I have made my own C implementation of this algorithm that works as expected: no more than O (n log n) time.
#define MAX 10000
#define MAX2 20000
#define IS_EMPTY(e) (e<0)
#define NONE -1
void prepareLibrarySort(int epsilon, int n, int S[MAX2], int * sLen) {
int i;
*sLen = (1+epsilon)*n;
for(i=0;i<*sLen;i++) S[i] = NONE;
}
int searchFree(int e, int sorted[MAX2], int last) {
int first = 0;
int middle;
while(last>=0 && IS_EMPTY(sorted[last])) last --;
while(first<=last && IS_EMPTY(sorted[first])) first ++;
while(first<=last) {
middle = (first+last)/2;
if(IS_EMPTY(sorted[middle])) {
int tmp = middle + 1;
//Look to the right
while(tmp<last && IS_EMPTY(sorted[tmp])) tmp ++;
if(sorted[tmp]>e) {
tmp = middle - 1;
while(middle>first && IS_EMPTY(sorted[middle])) middle --;
//Look to the left
if(sorted[middle]<e)//Found intermediate position
return middle;
last = middle - 1;
} else first = tmp + 1;
} else if(sorted[middle]<e) {
first = middle + 1;
} else {
last = middle - 1;
}
}
//If no position was found return -1 or if a lower position was found, return that
if(last>=0 && IS_EMPTY(sorted[last])) last --;
return last;
}
void libSort(int A[MAX], int N, int S[MAX2], int EPSILON) {
if(N==0) return;
int j, k, step;
// ------ BASE CASE ------
//Goal: We want 'goal' elements to be inserted into S, for now..
int goal = 1;
//How many elements have already been inserted, its 1 for efficiency
int pos = 1;
S[0] = A[0];//We insert element 0 at position 0
//Initial size of array S
int sLen = max((1+EPSILON), goal + 1);
// ------ CONDITION -------
//What has already been read must be less than the total array size
while(pos<N) {
// ------ ROUND ------
//Each round i will end with goal=2^i sorted elements. i starts with 1
for(j=0;j<goal;j++) {
//Search where to insert A[pos] (with binary search)
int insPos = searchFree(A[pos], S, sLen-1);
//Because our binary search returns us the location of an smaller item than the one we search...
insPos ++;
if(!IS_EMPTY(S[insPos])) {//There is no place where we wanted to insert that element
int nextFree = insPos + 1;//Search a free space forward
while(!IS_EMPTY(S[nextFree])) nextFree ++;
//At 'nextFree' there is a place, translate all elements one position to the right
if(nextFree>=sLen) {//Wait! nextFree is out of bounds
insPos --;
if(!IS_EMPTY(S[insPos])) {
//Search backward
nextFree = insPos - 1;
while(!IS_EMPTY(S[nextFree])) nextFree --;
//Now we translate all the elements to the left
while(nextFree<insPos) {
S[nextFree] = S[nextFree+1];
nextFree ++;
}
}
} else {
//Now we translate all the elements to the right
while(nextFree>insPos) {
S[nextFree] = S[nextFree-1];
nextFree --;
}
}
//Now nextFree is insPos; in other words, insPos is free
} else if(insPos>=sLen) {//insPos is out of bounds
//Search a free space backwards
insPos --;//This place must be between the limits
int nextFree = insPos - 1;
while(!IS_EMPTY(S[nextFree])) nextFree --;
//Now we translate all the elements to the left
while(nextFree<insPos) {
S[nextFree] = S[nextFree+1];
nextFree ++;
}
//Now nextFree is insPos; in other words insPos is free
}
S[insPos] = A[pos ++];//We insert the element and increment our counter
if(pos>=N)
return;//That element was the last, return from the function
}
// ----- REBALANCE -----
//It takes linear time.

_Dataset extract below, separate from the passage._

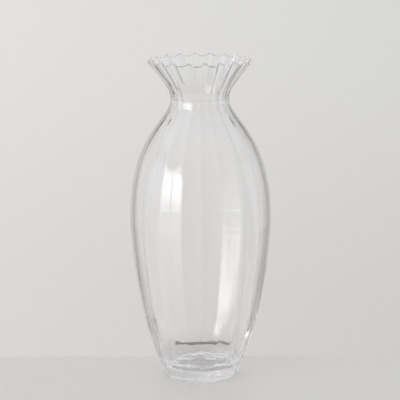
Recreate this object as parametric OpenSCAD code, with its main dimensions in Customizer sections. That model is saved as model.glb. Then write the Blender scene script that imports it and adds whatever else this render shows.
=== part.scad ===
// Clear glass vase with vertical flutes, a narrow neck and a scalloped, flared lip.
// It is one piece of glass, drawn as a wall lofted from the table up over the lip and down inside.
// Millimetres, +Z up, the origin at the middle of the foot on the table, the front towards -Y.

/* [Overall] */
// Height from the table to the tips of the scallops
height = 300; // [285:1:340]

/* [Foot] */
// Outer radius of the flat ring that the vase stands on
foot_r = 32.8; // [29:0.2:38]
// Width of that ring
foot_ring_w = 5.5; // [3:0.5:10]
// Rounding between the ring and the wall
foot_round = 4.3; // [2:0.1:7]
// Lean of the wall outwards above the foot, in degrees
foot_lean = 23; // [14:1:30]
// Rise of the underside inside the ring
push_up = 0.6; // [0.4:0.1:4]

/* [Body] */
// Greatest radius, over the crests of the flutes
belly_r = 66; // [60:0.5:74]
// Height of the greatest radius
belly_z = 151; // [135:1:165]
// How far the wall keeps its lean above the foot
lower_reach = 66; // [40:1:80]
// How far the wall hangs straight below the belly
belly_drop = 12; // [5:1:40]
// How far the wall stays full above the belly, which squares the shoulder
shoulder_reach = 78; // [50:1:85]

/* [Neck] */
// Radius of the neck at its narrowest, over the crests
neck_r = 27.5; // [22:0.5:34]
// Height of the narrowest place
neck_z = 261; // [252:1:268]
// Softness of the curve below the neck
neck_drop = 18; // [10:0.5:26]
// Softness of the curve above the neck
neck_rise = 6.5; // [3:0.5:12]

/* [Lip] */
// Radius of the lip over the crests of the flutes
lip_r = 47.9; // [40:0.1:56]
// Flare of the lip from the upright, in degrees
lip_flare = 40; // [28:1:52]
// Length over which the lip runs straight
lip_reach = 33; // [15:1:38]
// Height of the scallops, which rise in the valleys of the flutes
scallop_depth = 2.3; // [0.5:0.1:5]
// Thickness of the rounded lip
lip_wall = 1.6; // [1.4:0.1:3]

/* [Glass] */
// Wall at the belly
body_wall = 4.2; // [2.6:0.1:6]
// Wall at the neck
neck_wall = 3.8; // [2.4:0.1:5.5]
// Wall just above the floor of the hollow
heel_wall = 9.5; // [5:0.1:13]
// Height at which the wall starts to thin
heel_low = 14; // [8:1:30]
// Height at which it has thinned to that of the belly
heel_high = 40; // [34:1:100]
// Glass under the hollow, measured at the foot ring
floor_wall = 11; // [6:0.2:14]
// Rounding between the floor and the wall of the hollow
heel_round = 14; // [6:0.5:17]

/* [Flutes] */
// Number of flutes
flute_count = 20; // [12:1:22]
// Depth of a flute outside, at the foot
foot_flute = 0.5; // [0:0.1:1.2]
// Depth of a flute outside, at the belly
body_flute = 0.2; // [0:0.1:1.5]
// Depth of a flute outside, at the neck
neck_flute = 0.4; // [0:0.1:1.3]
// Depth of a flute outside, at the lip
lip_flute = 2.1; // [0:0.1:3.5]
// Depth of a flute inside, at the heel
foot_inside = 0.6; // [0:0.1:1.2]
// Depth of a flute inside, at the belly
body_inside = 1; // [0:0.1:1.5]
// Depth of a flute inside, at the neck
neck_inside = 0.6; // [0:0.1:1.3]
// Depth of a flute inside, at the lip
lip_inside = 2.1; // [0:0.1:3.5]
// Angle from the front to the nearest crest on the body, in degrees
first_crest = 1.8; // [0:0.1:9]
// Turn of the flutes from the neck to the lip, in degrees
lip_turn = -5.4; // [-9:0.1:9]

/* [Hidden] */

// Steps of the loft. A flute has one column at its crest, one in its valley and one on each slope.
flute_columns = 4;
columns = flute_count * flute_columns;
// How deep the flute is in each of them: flat panels on the body, narrow grooves at the lip
body_shares = [0, 0.75, 1, 0.75];
lip_shares = [0, 0.2, 1, 0.2];
lower_steps = 10;
inner_lower_steps = 7;
upper_steps = 11;
flare_steps = 7;
foot_steps = 3;
lip_steps = 4;
heel_steps = 3;
// The heel of the hollow takes the place of this many steps of the inner wall.
heel_start = 1;

// Foot: the rounding leaves the ring level and meets the wall at its lean.
foot_turn = 90 - foot_lean;
foot_top_r = foot_r + foot_round * sin(foot_turn);
foot_top_z = foot_round * (1 - cos(foot_turn));
ring_inner_r = foot_r - foot_ring_w;
// The underside is level from the middle out to this share of the ring.
dome_share = 0.5;

// Lip: the outer face ends where the rounding of the lip starts.
lip_half = lip_wall / 2;
lip_edge_r = lip_r - lip_half * (1 - cos(lip_flare));
lip_edge_z = height - scallop_depth - lip_half * (1 + sin(lip_flare));

// The outer wall over the crests: three curves, each with its two ends and its two handles, as radius and height
lower_curve = [
    [foot_top_r, foot_top_z],
    [foot_top_r + lower_reach * sin(foot_lean), foot_top_z + lower_reach * cos(foot_lean)],
    [belly_r, belly_z - belly_drop],
    [belly_r, belly_z]
];
upper_curve = [
    [belly_r, belly_z],
    [belly_r, belly_z + shoulder_reach],
    [neck_r, neck_z - neck_drop],
    [neck_r, neck_z]
];
flare_curve = [
    [neck_r, neck_z],
    [neck_r, neck_z + neck_rise],
    [lip_edge_r - lip_reach * sin(lip_flare), lip_edge_z - lip_reach * cos(lip_flare)],
    [lip_edge_r, lip_edge_z]
];

function mix(a, b, share) = a + (b - a) * share;
function ease(share) = let (s = min(1, max(0, share))) s * s * (3 - 2 * s);
function along(curve, t) =
    pow(1 - t, 3) * curve[0] + 3 * pow(1 - t, 2) * t * curve[1]
    + 3 * (1 - t) * t * t * curve[2] + t * t * t * curve[3];
function heading(curve, t) =
    let (
        d = pow(1 - t, 2) * (curve[1] - curve[0]) + 2 * (1 - t) * t * (curve[2] - curve[1])
            + t * t * (curve[3] - curve[2])
    ) d / norm(d);
function outward(direction) = [direction.y, -direction.x];

// Wall of each curve at t, and the depth of its flutes
function lower_wall(t) =
    mix(heel_wall, body_wall, ease((along(lower_curve, t).y - heel_low) / (heel_high - heel_low)));
function upper_wall(t) = mix(body_wall, neck_wall, ease(t));
function flare_wall(t) = mix(neck_wall, lip_wall, ease(t));
function lower_flute(t, inside) = inside
    ? mix(foot_inside, body_inside, ease(t))
    : mix(foot_flute, body_flute, ease(t));
function upper_flute(t, inside) = inside
    ? mix(body_inside, neck_inside, ease(t))
    : mix(body_flute, neck_flute, ease(t));
function flare_flute(t, inside) = inside
    ? mix(neck_inside, lip_inside, pow(t, 3))
    : mix(neck_flute, lip_flute, pow(t, 3));

// A place on the glass: profile point (radius, height), depth of the flute there, turn of the flutes, and how
// far along the flare it is
function placed(point, depth, turn, column, flared) =
    let (
        k = column % flute_columns,
        r = point.x - depth * mix(body_shares[k], lip_shares[k], ease(flared)),
        a = first_crest + turn + column * 360 / columns
    ) [r * sin(a), -r * cos(a), point.y + scallop_depth * lip_shares[k] * pow(flared, 3)];

// Points of one ring of the loft, one for each column
function ring(point, depth, turn, flared) =
    [for (i = [0 : columns - 1]) placed(point, depth, turn, i, flared)];
function foot_ring(share) =
    let (
        a = foot_turn * share,
        point = [foot_r + foot_round * sin(a), foot_round * (1 - cos(a))]
    ) ring(point, foot_flute * ease(share), 0, 0);
function lower_ring(t, inside) =
    let (point = along(lower_curve, t) - inside * lower_wall(t) * outward(heading(lower_curve, t)))
        ring(point, lower_flute(t, inside > 0), 0, 0);
function upper_ring(t, inside) =
    let (point = along(upper_curve, t) - inside * upper_wall(t) * outward(heading(upper_curve, t)))
        ring(point, upper_flute(t, inside > 0), 0, 0);
function flare_ring(t, inside) =
    let (point = along(flare_curve, t) - inside * flare_wall(t) * outward(heading(flare_curve, t)))
        ring(point, flare_flute(t, inside > 0), lip_turn * t, t);
function lip_ring(share) =
    let (
        up = heading(flare_curve, 1),
        out = outward(up),
        a = 180 * share,
        point = flare_curve[3] - lip_half * out + lip_half * (cos(a) * out + sin(a) * up)
    ) ring(point, mix(lip_flute, lip_inside, share), lip_turn, 1);

// Heel of the hollow: a curve from the floor to the wall, whose middle handle is the corner they would make
heel_t = heel_start / inner_lower_steps;
heel_top = along(lower_curve, heel_t) - lower_wall(heel_t) * outward(heading(lower_curve, heel_t));
heel_lean = heading(lower_curve, heel_t);
heel_corner = heel_top - heel_lean * (heel_top.y - floor_wall) / heel_lean.y;
floor_edge = [heel_corner.x - heel_round, floor_wall];
function heel_ring(share) =
    let (
        point = pow(1 - share, 2) * floor_edge + 2 * (1 - share) * share * heel_corner
            + share * share * heel_top
    ) ring(point, lower_flute(heel_t, true) * share, 0, 0);

rings = concat(
    [ring([ring_inner_r * dome_share, push_up], 0, 0, 0), ring([ring_inner_r, 0], 0, 0, 0)],
    [for (k = [0 : foot_steps - 1]) foot_ring(k / foot_steps)],
    [for (k = [0 : lower_steps - 1]) lower_ring(k / lower_steps, 0)],
    [for (k = [0 : upper_steps - 1]) upper_ring(k / upper_steps, 0)],
    [for (k = [0 : flare_steps - 1]) flare_ring(k / flare_steps, 0)],
    [for (k = [0 : lip_steps]) lip_ring(k / lip_steps)],
    [for (k = [flare_steps - 1 : -1 : 0]) flare_ring(k / flare_steps, 1)],
    [for (k = [upper_steps - 1 : -1 : 0]) upper_ring(k / upper_steps, 1)],
    [for (k = [inner_lower_steps - 1 : -1 : heel_start + 1]) lower_ring(k / inner_lower_steps, 1)],
    [for (k = [heel_steps : -1 : 0]) heel_ring(k / heel_steps)]
);
ring_count = len(rings);
// The underside and the floor each close on one point.
under_point = ring_count * columns;
floor_point = under_point + 1;

// Two triangles between each pair of columns and rings
function next_column(i) = (i + 1) % columns;
function band(k) = [
    for (i = [0 : columns - 1])
        let (
            a = k * columns + i,
            b = k * columns + next_column(i),
            c = a + columns,
            d = b + columns
        ) each [[a, c, b], [b, c, d]]
];

module glass_vase() {
    color("lightcyan", 0.5)
        polyhedron(
            points = concat([for (r = rings) each r], [[0, 0, push_up], [0, 0, floor_wall]]),
            faces = concat(
                [for (i = [0 : columns - 1]) [under_point, i, next_column(i)]],
                [for (k = [0 : ring_count - 2]) each band(k)],
                [for (i = [0 : columns - 1])
                    [floor_point, (ring_count - 1) * columns + next_column(i), (ring_count - 1) * columns + i]]
            ),
            convexity = 6
        );
}

glass_vase();
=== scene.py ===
# Clear fluted glass vase with a narrow neck and a scalloped, flared lip, on a pale table.
# Metres, +Z up, the origin at the middle of the foot, the front towards -Y.
import math

import bmesh
import bpy
from mathutils import Euler, Matrix, Vector


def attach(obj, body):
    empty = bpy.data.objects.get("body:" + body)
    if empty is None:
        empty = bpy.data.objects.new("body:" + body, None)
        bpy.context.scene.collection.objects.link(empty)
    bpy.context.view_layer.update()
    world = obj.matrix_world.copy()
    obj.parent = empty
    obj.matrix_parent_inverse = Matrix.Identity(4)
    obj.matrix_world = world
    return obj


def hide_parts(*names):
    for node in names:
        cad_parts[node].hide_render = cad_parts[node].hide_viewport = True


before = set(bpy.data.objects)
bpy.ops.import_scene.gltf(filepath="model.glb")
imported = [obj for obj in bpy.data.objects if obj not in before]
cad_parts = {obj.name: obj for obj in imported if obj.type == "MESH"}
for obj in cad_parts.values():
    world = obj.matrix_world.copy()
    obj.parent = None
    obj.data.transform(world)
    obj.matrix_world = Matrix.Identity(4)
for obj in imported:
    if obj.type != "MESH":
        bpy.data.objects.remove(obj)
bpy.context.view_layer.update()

scene = bpy.context.scene
bpy.ops.object.select_all(action='DESELECT')

# What a user would change on the vase
vase = {
    "height": 0.2993,           # to the tips of the scallops, which the smoothing lifts by 0.6 mm
    "footRadius": 0.0328,       # outside of the flat ring on the table
    "footRingWidth": 0.0055,
    "footRounding": 0.0043,
    "footLean": 23,             # degrees outwards
    "pushUp": 0.0006,           # rise of the middle of the underside
    "domeShare": 0.5,           # how far out of the middle the underside is level
    "bellyRadius": 0.066,
    "bellyHeight": 0.151,
    "lowerReach": 0.066,        # how far the wall keeps its lean above the foot
    "bellyDrop": 0.012,         # and hangs straight below the belly
    "shoulderReach": 0.078,     # and stays full above it
    "neckRadius": 0.0275,
    "neckHeight": 0.261,
    "neckDrop": 0.018,          # softness of the curve below the neck
    "neckRise": 0.0065,         # and above it
    "lipRadius": 0.0479,        # over the crests, which end lower than the tips
    "lipFlare": 40,             # degrees from the upright
    "lipReach": 0.033,          # how far the lip runs straight
    "scallopDepth": 0.0023,
    "lipWall": 0.0016,
    "bodyWall": 0.0042,
    "neckWall": 0.0038,
    "heelWall": 0.0095,
    "heelFrom": 0.014,          # heights between which the wall thins to that of the belly
    "heelTo": 0.040,
    "floorWall": 0.011,
    "heelRound": 0.014,
    "floorShare": 0.5,          # how far out of the middle the innermost ring of the floor lies
    "flutes": 20,
    "footFlute": 0.0005,        # depth of the flutes outside
    "bodyFlute": 0.0002,
    "neckFlute": 0.0004,
    "lipFlute": 0.0021,
    "footInside": 0.0006,       # and inside
    "bodyInside": 0.0010,
    "neckInside": 0.0006,
    "lipInside": 0.0021,
    "firstCrest": 1.8,          # degrees from the front
    "lipTurn": -5.4,            # degrees between the neck and the lip
    "outsideCrease": 0.15,      # how crisp the crests are
    "insideCrease": 0.05,
    "smoothing": 2,             # levels of subdivision
}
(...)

Tries to spread the elements as much as possible
for(j=sLen-1, k=min(goal*(2+2*EPSILON), (1+EPSILON)*N)-1,
step=(k+1)/(j+1);j>=0;j--, k-=step) {
S[k] = S[j];
S[j] = NONE;
}
//In each round insert the double of elements to the sorted array
// because there will be the double of free spaces after the rebalance
sLen = min(goal*(2+2*EPSILON), N*(1+EPSILON));
goal <<= 1;//We increment i
}
}
void librarySort(int A[MAX], int n) {
int epsilon = 1;
int S[MAX2];
int sLen, i, j;
//This takes linear time
prepareLibrarySort(epsilon, n, S, &sLen);
//O (n log n)
libSort(A, n, S, epsilon);
//This takes linear time
for(i=0, j=0;i<sLen && j<n;i++)
if(!IS_EMPTY(S[i])) A[j++] = S[i];
}
In this example, I have used
ε=1 because after a few tests it was obvious that there will be no more efficient than that for this implementation.
| ε |
Time (ms) |
| 1 |
0.054474 |
| 2 |
0.094737 |
| 3 |
0.088421 |
| 4 |
0.131053 |
| 5 |
0.185922 |
| 6 |
0.213159 |
To compare efficiency between library sort and insertion sort, I made 2 tests. The first was a test with random numbers with n=[10, 10000]. The second one was the worst case scenario of both algorithms: numbers in reverse order. In the case of Library sort there is another as bad case as this one that is when the array is already sorted. Both are terrible for library sort. Here are the results:
Note that library sort generates a strange pattern. Every power of 2 input data size there is a cliff. The reason of that is because the sorted array size grows in a rate of a power of 2 (actually 2k+1-2). Then when the input data size is far to the left from a power of 2, the array S must have many empty spaces since it has just grown its size (check the goal variable). In that moment it is easier to insert data into the array.
In conclusion, there is no need to use insertion sort in most of the cases. Memory required for the implementation of library sort is O(3n). Unless the memory limitation is a very important factor, library sort will be the best solution.